There are many different types of documentary films. Filmmaker Michael Moore is known for his blend of participatory mode and performative documentaries, while Dziga Vertov’s reflexive documentary Man With a Movie Camera (1929) made history with its actor-less presentation of urban Soviet life. Some examples of expository documentaries include:

  1. The Dust Bowl (2012). Ken Burns’ historical account of this disastrous drought during the Great Depression uses photos and facts to supplement the causes and impact of one of the worst droughts to plague North American farmland.

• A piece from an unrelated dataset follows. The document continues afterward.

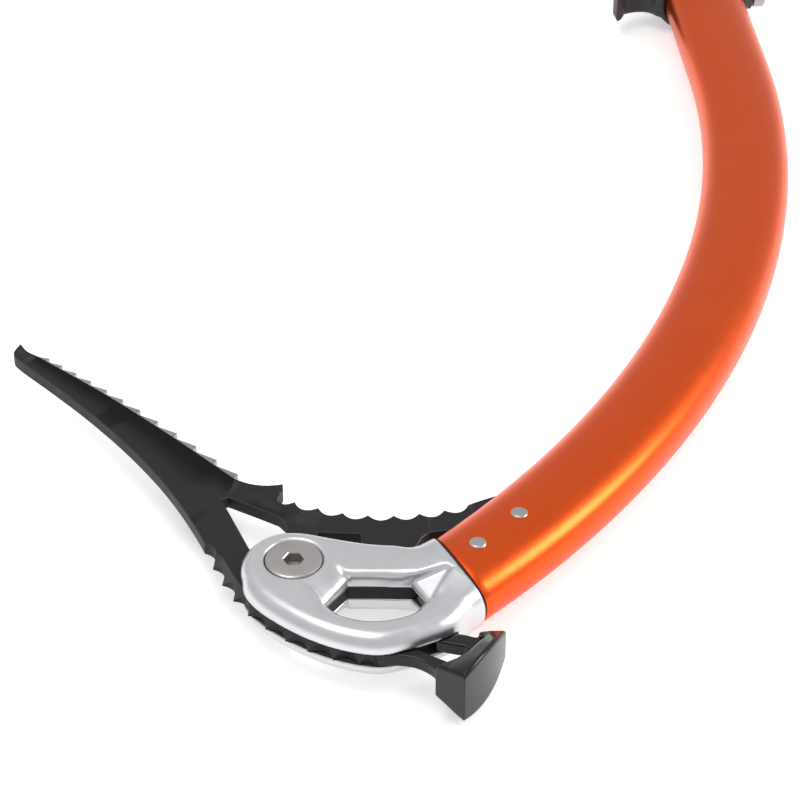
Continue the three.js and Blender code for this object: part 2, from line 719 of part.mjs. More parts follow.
addPiece(axe, 'head_forging', headForging(), 'forged');
addPiece(axe, 'pick', pickPlate(), 'steel');
addPiece(axe, 'hammer', hammer(), 'steel');
addPiece(axe, 'pick_bolt', pickBolt(), 'fastener');
addPiece(axe, 'pick_bolt_nut', boltNut(), 'fastener');
addPiece(axe, 'shaft_seal', shaftSeal(), 'rubber');
addPiece(axe, 'shaft_tube', shaftTube(), 'anodised');
addPiece(axe, 'head_rivet_front', rivet(headRivetStations[0]), 'fastener');
addPiece(axe, 'head_rivet_rear', rivet(headRivetStations[1]), 'fastener');
addPiece(axe, 'grip_sleeve', gripSleeve(), 'rubber');
addPiece(axe, 'pommel', pommel(), 'rubber');
addPiece(axe, 'spike', spike(), 'steel');
addPiece(axe, 'spike_rivet', rivet(spikeRivetStation), 'fastener');
addPiece(fingerRest, 'finger_rest_band', restBand(), 'steel');
addPiece(fingerRest, 'finger_rest_screw', thumbScrew(), 'fastener');
addPiece(fingerRest, 'finger_rest_shoe', clampShoe(), 'rubber');
axe.add(fingerRest);

const box = new THREE.Box3().setFromObject(axe);
const group = new THREE.Group();
axe.position.set(-(box.min.x + box.max.x) / 2, -(box.min.y + box.max.y) / 2, -box.min.z);
group.add(axe);

export default group;
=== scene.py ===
"""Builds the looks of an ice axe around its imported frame, as a Blender add-on.

The axe lies on its side: +Z is up, across the blade, and +Y runs towards the spike.
Pieces are drawn in millimetres round the middle of the head's round nose, at the height of
the blade's middle plane, and are moved to the axe's frame, in metres, when they are made.
"""

import math

import bmesh
import bpy
import numpy as np
import openvdb
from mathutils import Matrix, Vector
from mathutils.geometry import delaunay_2d_cdt


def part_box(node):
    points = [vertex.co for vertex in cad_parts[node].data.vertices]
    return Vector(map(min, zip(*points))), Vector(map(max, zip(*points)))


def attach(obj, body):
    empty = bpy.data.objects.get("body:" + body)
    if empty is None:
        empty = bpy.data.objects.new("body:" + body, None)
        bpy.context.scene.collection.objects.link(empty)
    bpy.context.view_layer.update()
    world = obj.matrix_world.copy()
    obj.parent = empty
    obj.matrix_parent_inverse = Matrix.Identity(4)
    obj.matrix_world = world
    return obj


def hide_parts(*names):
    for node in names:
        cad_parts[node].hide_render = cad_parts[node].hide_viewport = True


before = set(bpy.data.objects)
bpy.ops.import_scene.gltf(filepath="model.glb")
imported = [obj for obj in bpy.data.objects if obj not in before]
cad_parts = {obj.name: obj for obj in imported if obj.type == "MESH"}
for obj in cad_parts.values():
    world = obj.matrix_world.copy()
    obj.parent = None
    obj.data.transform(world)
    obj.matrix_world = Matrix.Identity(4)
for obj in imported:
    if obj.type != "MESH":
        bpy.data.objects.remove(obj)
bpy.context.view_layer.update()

bl_info = {
    "name": "Ice Axe",
    "version": (1, 0, 0),
    "blender": (4, 5, 0),
    "location": "3D Viewport > Sidebar > Ice Axe",
    "description": "Models an ice axe with a bent shaft, a forged head, a pick and a hammer",
    "category": "Add Mesh",
}

AXE = "axe"
FINGER_REST = "finger_rest"


# ---- settings


def length(label, default, description):
    """A size, in millimetres unless its label is a heading or a power."""
    return bpy.props.FloatProperty(name=label, default=default, description=description)


def colour(label, default, description):
    return bpy.props.FloatVectorProperty(
        name=label, subtype="COLOR", size=3, min=0, max=1, default=default,
        description=description)


class IceAxeSizes(bpy.types.PropertyGroup):
    """Driving sizes, in millimetres and degrees."""

    fit_gap: length("Fit gap", 0.3, "Between curved neighbours")
    shaft_width: length("Shaft width", 28.5, "In the plane of the blade")
    shaft_thickness: length("Shaft thickness", 18.1, "Across the blade")
    shaft_wall: length("Shaft wall", 1.6, "Thickness of the tube's wall")
    oval_power: length("Oval power", 2.4, "2 is an ellipse, more is squarer")
    inner_bend_radius: length("Bend radius", 334.2, "Of the shaft's edge that faces the pick")
    collar_heading: length("Collar heading", 45.3, "Degrees from +X, where it leaves the head")
    grip_heading: length("Grip heading", 95.0, "Degrees from +X along the straight grip")
    straight_length: length("Straight length", 175.0, "From the bend to the end of the tube")
    head_thickness: length("Head thickness", 14.1, "Over both cheeks")
    nose_radius: length("Nose radius", 14.5, "Of the head round the bolt")
    plate_thickness: length("Plate thickness", 4.0, "Of the pick and the hammer's arm")
    seal_width: length("Seal width", 0.75, "Of the black line between head and tube")
    bolt_diameter: length("Bolt head", 16.0, "Diameter of the pick bolt's head")
    socket_width: length("Socket", 5.0, "Across the flats of the bolt's hexagon socket")
    nut_diameter: length("Nut", 14.0, "Diameter of the low nut on the far side")
    rivet_diameter: length("Rivet head", 4.8, "Diameter of a rivet's head")
    grip_length: length("Grip length", 84.0, "Of the rubber sleeve")
    grip_wall: length("Grip wall", 2.2, "Thickness of the rubber sleeve")
    pommel_length: length("Pommel length", 13.0, "Of the little finger's stop")
    bare_end: length("Bare end", 13.0, "Tube left bare between pommel and spike")
    spike_length: length("Spike length", 40.0, "From the end of the tube to the point")
    spike_blade: length("Spike blade", 5.0, "Thickness of the spike's flat")
    rest_length: length("Finger rest length", 13.0, "Of the sliding finger rest along the shaft")
    rest_wall: length("Finger rest wall", 2.0, "Thickness of its band")


class IceAxeColours(bpy.types.PropertyGroup):
    """Base colours of the materials, in linear light."""

    aluminium: colour("Aluminium", (0.68, 0.675, 0.69), "Satin forged head")
    orange: colour("Orange", (0.765, 0.098, 0.015), "Anodised shaft")
    black_steel: colour("Black steel", (0.009, 0.0095, 0.0105), "Coated pick and hammer")
    bare_steel: colour("Bare steel", (0.33, 0.33, 0.335), "Filed tooth facets, and the spike")
    bolt_steel: colour("Bolt steel", (0.46, 0.43, 0.42), "Bolt, nut, screw and rivets")
    rubber: colour("Rubber", (0.016, 0.016, 0.017), "Grip sleeve and seal")
    plastic: colour("Plastic", (0.022, 0.022, 0.024), "Pommel and finger rest")


# ---- lines and outlines


def smooth_step(low, high, value):
    share = np.clip((value - low) / (high - low), 0, 1)
    return share * share * (3 - 2 * share)


def spline(points, steps):
    """Points on an even curve through all of these, without the first."""
    points = np.asarray(points, float)
    padded = np.vstack([points[:1], points, points[-1:]])
    found = []
    for i in range(len(points) - 1):
        before, start, end, after = padded[i : i + 4]
        leave, arrive = (end - before) / 2, (after - start) / 2
        for t in np.arange(1, steps + 1) / steps:
            found.append(
                (2 * start - 2 * end + leave + arrive) * t**3
                + (3 * end - 3 * start - 2 * leave - arrive) * t**2
                + leave * t
                + start
            )
    return found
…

  2. The Blue Planet (2001). David Attenborough’s knowledgeable and authoritative voice, along with his years of nature experience, gives credence to his scientific narration in this documentary series exploring the history and current environment of our planet’s oceans. The film attempts to unravel some of the mystery behind these giant bodies of water that cover two-thirds of the earth, along with its inhabitants. Attenborough also draws attention to mankind’s destruction of this natural habitat, and how our daily activities impact marine life.
  3. Nanook of the North (1922). Robert Flaherty’s silent film presents a glimpse into the life of Nanook, an Inuk, and his family. Title cards serve as the “voice of God,” providing context to viewers about particular scenes. While some small details were changed to enhance the entertainment value of the film, it keeps with most conventions of expository filmmaking and is largely educational.